# Headed to CB for 4 days of skiing.do any one know of any discount lift tickets



## milo (Apr 21, 2004)

*....cb skiing....*

...i'd look into the X-CARD, it gives you 5 or 6 days at the butte and 5 days at monarch for like $265....it's a great deal that you can re-up next year as it is on there computer...comps are nearly impossible unless your a hot chick with bottle of JERGENS on hand(literally),.......hands down we got the good scarey shit....don't believe me?.....CALL ME OR MY BOYS WHEN YOU GET HERE.......we'll show you some shizen.....milozadik wishecouldski 420 cb.....


----------



## Meng (Oct 25, 2003)

There is some 2 for 1 Coors-12 pack deal - coupon in box.
Look at this thread - http://www.mountainbuzz.com/forums/f17/any-discounts-deals-on-cb-lift-tickets-17031.html


----------



## arrowlad (Jan 30, 2009)

i cked it out and it looked like it was posted in feb 2008 do you know if that deal is going on for feb 25- march 2 -2009. i will be there and dont want to hit a black out day ? thanks for your help meng and milo wow "jergrns and a hot chick "... thats messed up dude


----------



## yetigonecrazy (May 23, 2005)

dude, milo wouldnt be feeding you a line.

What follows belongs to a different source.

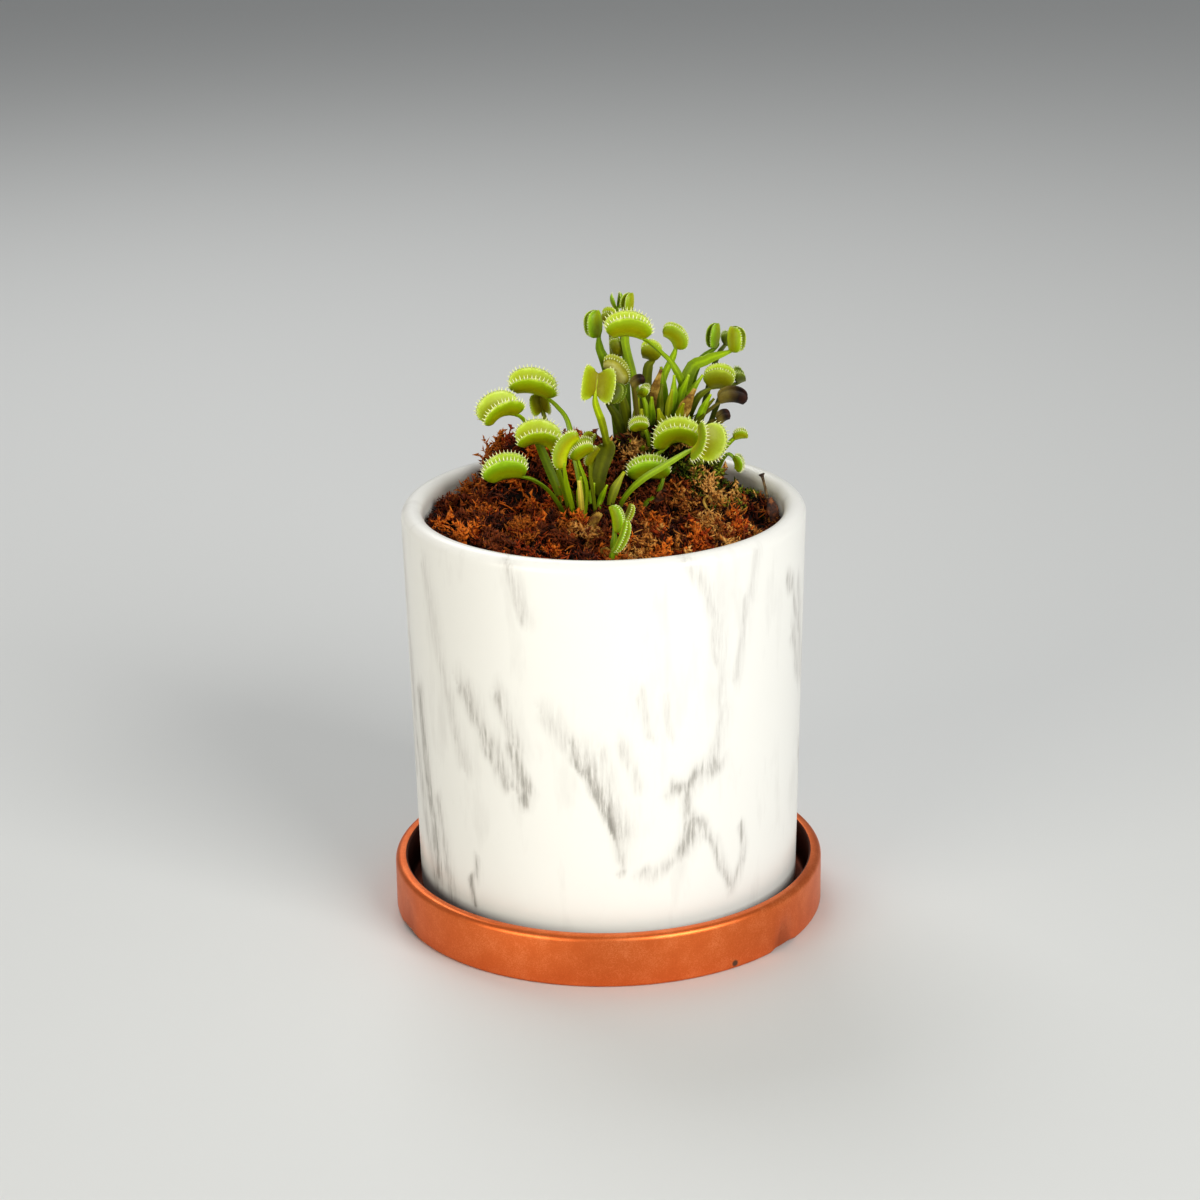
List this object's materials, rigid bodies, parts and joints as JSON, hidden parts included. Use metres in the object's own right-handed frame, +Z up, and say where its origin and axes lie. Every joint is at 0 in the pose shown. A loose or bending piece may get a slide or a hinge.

for years CB was the beez neez because they hooked up anybody and everybody. as milo said, comps and deals are hard to find at all, even for folks living in the valley. coughevilempirecough

the x card really is a good deal for a few days


----------



## SSOWDEN (Apr 29, 2004)

*I didn't understand milo's post*

Please repost in miloees, yeti got into it a little.


----------



## milo (Apr 21, 2004)

*....understanding....*

...you understood every part except the "call me or my boys" when you get here!?....this means if you ski at cb, i and my friends can help it be "more fun"....eat your wheaties, come ready to rip or gape...which ever you prefer....if you like to gape or you are stuck in gaper mode....i'll find some 10 year old local kids that will make you feel like you need to get back to the "drawing board" so to speak....LOTSA-LIP just sent me his IMAGE STRAP from equador....so maybe you could use this device to turn heads.......MILOZADIK WISHECOULDSKI.....


----------



## SSOWDEN (Apr 29, 2004)

*Milo posts the cb jive*

My mama *no* raise *no* dummies. I dug her rap! Jive Lady: Cut me some slack, Jack! *Chump* don' *want no help*, *chump don't* GET da' *help*!


----------



## milo (Apr 21, 2004)

*....."excuse me, I speak JIVE"....*

.......jive ass turkey ain't got no brains anyhow....jivelo420CB....


----------



## franciscotharp (Feb 2, 2009)

Anyone with a season pass to CBMR can get ten 35 dollar day tickets per season, so if you have any friends with passes (or can meet some) they might be able to hook that up.


----------



## RiverWrangler (Oct 14, 2003)

Milo/Meng - threadjack in effect here.

Wigston and I are headed to CB with families in tow. Sat. is likely to be the boys only ski day. Either of you guys available to shred the frozen rad on Sat?


----------



## milo (Apr 21, 2004)

*.....thread jacking accepted....*

...hey dotcom....i'll be around...slide for life conditions now but snow headed on the way(fri-mon?)....due to our warm temps, yesterday it was on the GOOD SIDE OF FIRM....i can hook you guys up with bc folks with knowledge and sleds if that is what you want.....hopefully you'll get the butte with some snow....100% open now.....minimum hikin'....maximum vert....class(3-5+).....you guys rollin' in fri nite to the butte for food/beer? gonna stay in almont that night?....call me if you want...hope all is well for you new fathers....275-1890 milozadik wishecouldski....ps...bring wheaties...


----------



## Meng (Oct 25, 2003)

Evan, I spoke with Nick yesterday - he told me what you guys want to ride and I am going to tourguide for the day. Its starting to spit a bit as we speak - really hope it snows, otherwise, its slide for life/huck to hard as milo says.
Calkl me when you guys get to Almont - your cell phones likely wont work from there, but find a land line - its local. Looking forward to it.


----------



## milo (Apr 21, 2004)

*....hard pack to soft......*

...just missed it boys(and families)....couple of days late...got our foot....watched some young guns fire up FREDO'S cliff...about 50-60' to steep firm....i was expecting a femur injury, thank god they just smashed out and went home(or to the bar)....hope to see you boys again....no lolly-gagin' next round tho....wheaties, meat, nitro and advil....ok.....milozadik wishecouldski


----------



## garrett.owens (Nov 22, 2008)

CBMR employees are the only ones who can get what is called a "family pass" it is $37 for the day. Coors 2fers are a decent deal if you can't shmooze any employees... Ask around in the Bakery or Brown Lab Pub to see if anyone is feeling friendly.


----------